Homeschooling a teenager is different from homeschooling a young child. The stakes feel higher, the subjects are harder, the teens themselves are more opinionated, and the college question starts looming on the horizon. But it’s also one of the most rewarding educational seasons — when done well, homeschooling in the teen years creates depth of character and clarity of convictions that institutional schooling rarely produces.

This guide covers the practical and the philosophical: how to structure high school at home, how to keep faith central, and where to find the resources you need.

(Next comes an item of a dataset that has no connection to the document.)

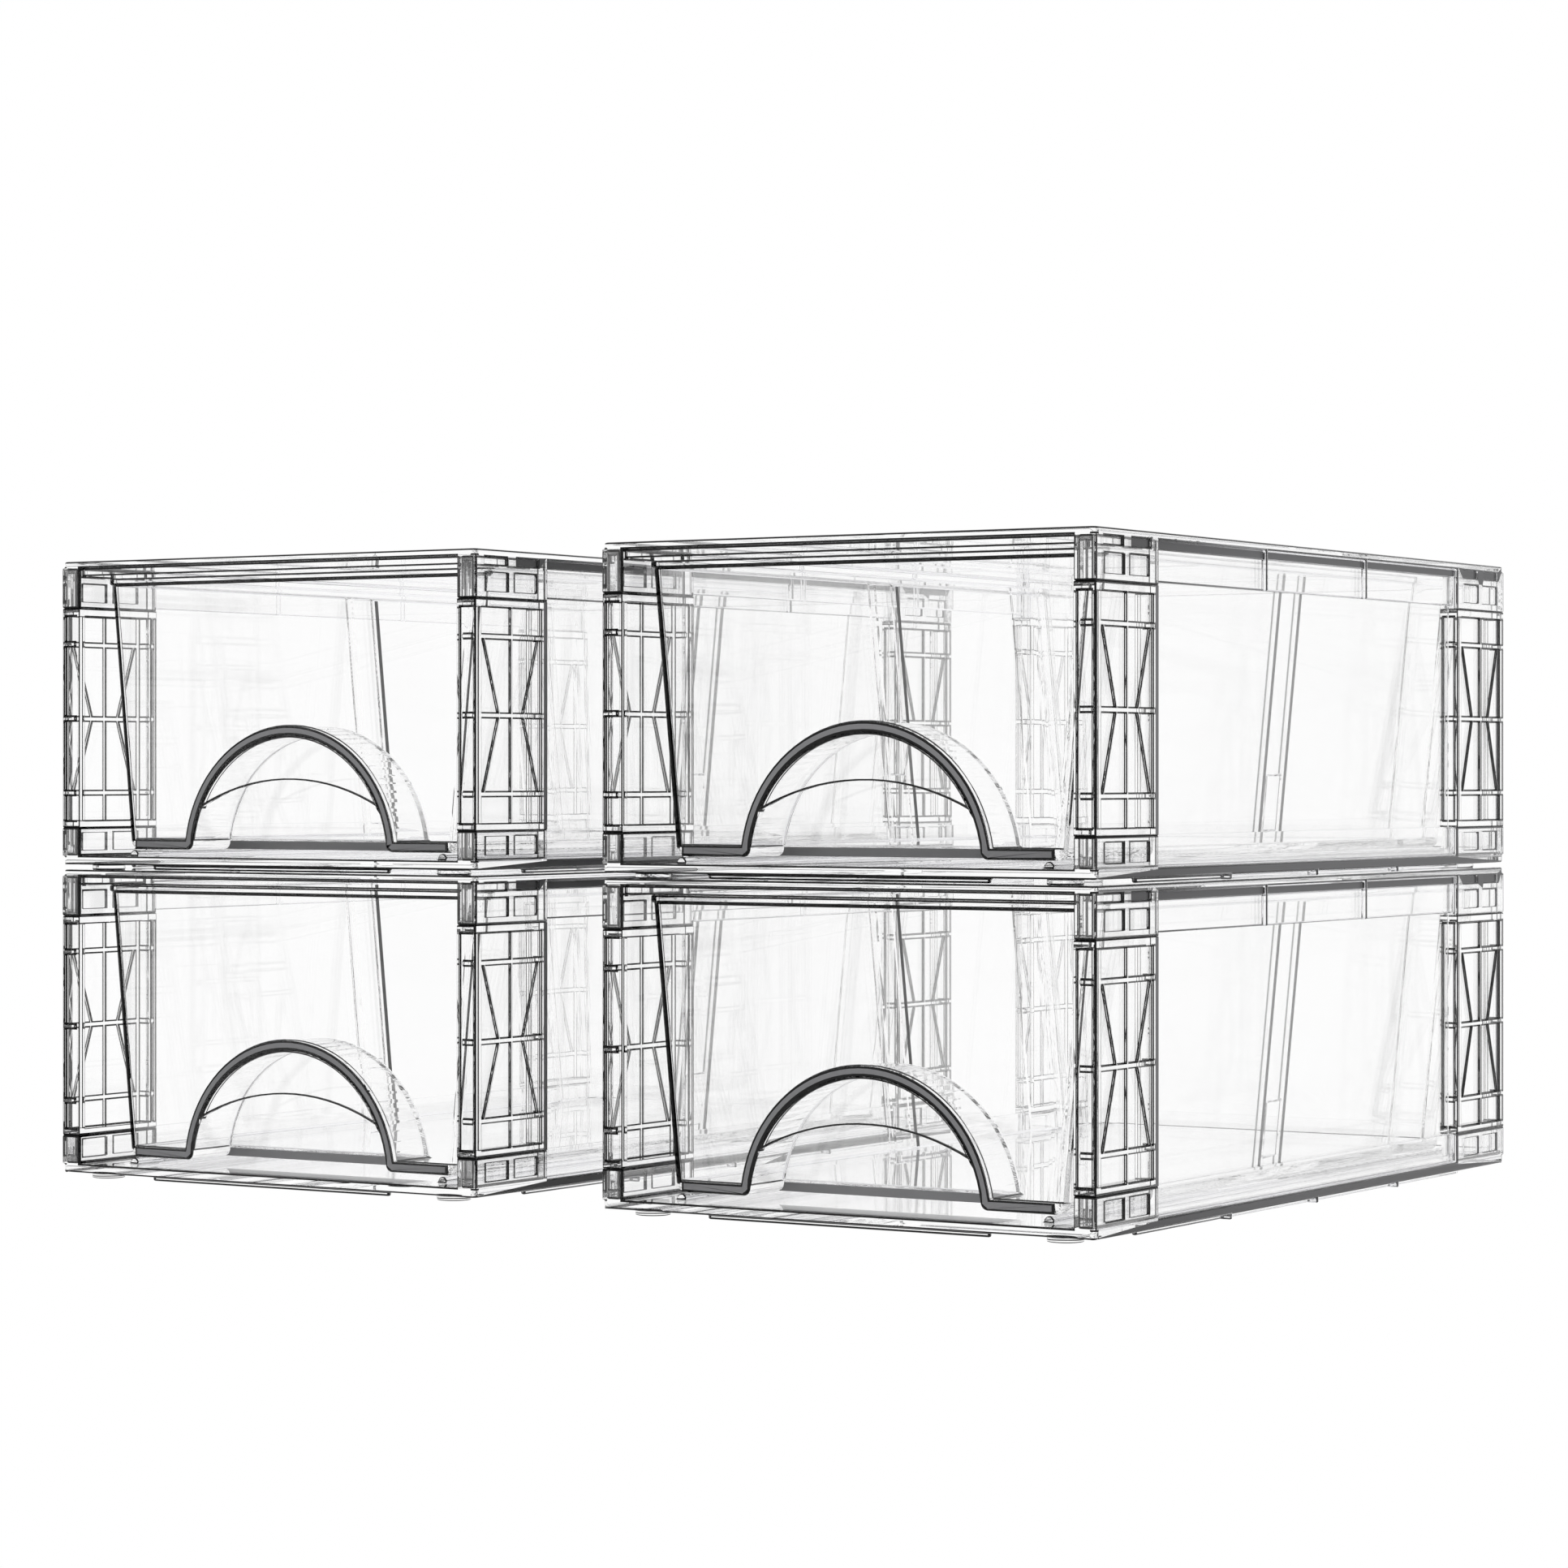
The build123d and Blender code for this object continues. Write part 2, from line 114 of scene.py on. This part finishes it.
# ---- Base panels -----------------------------------------------------------------------
# The floor of each unit: one clear styrene moulding with kerbs, open corner sockets and runners.
# Its edges come off the mould with a small radius, which carries painted shade, black near the
# front and paler with depth; its right side gets a painted grey band of shade and darker painted
# shade on its deep edges.
UNITS = ("lower_left", "lower_right", "upper_left", "upper_right")
BODY_OF = {node: body for body, nodes in frame["record"]["behaviour"]["bodies"].items()
           for node in nodes}


STYRENE_IOR = 1.49


def clear_styrene(name, tint):
    """Polished clear plastic. Flow marks tint it and change its polish a little, and its surface is
    flat: the bump's strength is nothing."""
    plastic = bpy.data.materials.new(name)
    plastic.use_nodes = True
    tree = plastic.node_tree
    surface = tree.nodes["Principled BSDF"]
    surface.inputs["IOR"].default_value = STYRENE_IOR
    surface.inputs["Transmission Weight"].default_value = 1.0
    place = tree.nodes.new("ShaderNodeTexCoord")
    flow = tree.nodes.new("ShaderNodeTexNoise")
    flow.inputs["Scale"].default_value = 9.0
    flow.inputs["Detail"].default_value = 1.0
    tree.links.new(place.outputs["Object"], flow.inputs["Vector"])
    colour = tree.nodes.new("ShaderNodeValToRGB")
    colour.color_ramp.elements[0].color = (tint, tint, tint, 1)
    colour.color_ramp.elements[1].color = (1, 1, 1, 1)
    tree.links.new(flow.outputs["Fac"], colour.inputs["Fac"])
    tree.links.new(colour.outputs["Color"], surface.inputs["Base Color"])
    polish = tree.nodes.new("ShaderNodeMapRange")
    polish.inputs["To Min"].default_value = 0.0
    polish.inputs["To Max"].default_value = 0.002
    tree.links.new(flow.outputs["Fac"], polish.inputs["Value"])
    tree.links.new(polish.outputs["Result"], surface.inputs["Roughness"])
    ripple = tree.nodes.new("ShaderNodeBump")
    ripple.inputs["Strength"].default_value = 0.0
    ripple.inputs["Distance"].default_value = 0.0002
    tree.links.new(flow.outputs["Fac"], ripple.inputs["Height"])
    tree.links.new(ripple.outputs["Normal"], surface.inputs["Normal"])
    return plastic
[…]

The Goal of Christian Homeschooling

Before we get into curriculum and logistics, it’s worth getting clear on what success looks like. Most Christian homeschool parents would articulate goals something like:

  • Academic preparation for college, trade, or career
  • Strong biblical worldview and genuine personal faith
  • Character and virtue that will sustain them in adulthood
  • The ability to think, evaluate, and reason independently
  • Love of learning that continues beyond formal education

Notice that academic achievement, while important, is one of several goals — not the only one. A student who exits your homeschool having mastered calculus but with a hollow faith or no idea how to think biblically about the world has not been fully educated. Keep the whole picture in view.

High School Planning Framework

Credits and Transcripts

Most homeschool students applying to college need a transcript. Here’s a standard high school framework:

English Language Arts (4 credits): Grammar, composition, literature, speech/rhetoric. One credit per year is standard.

Mathematics (3–4 credits): Algebra I, Geometry, Algebra II, Pre-Calculus/Calculus. The exact sequence depends on the student’s goals.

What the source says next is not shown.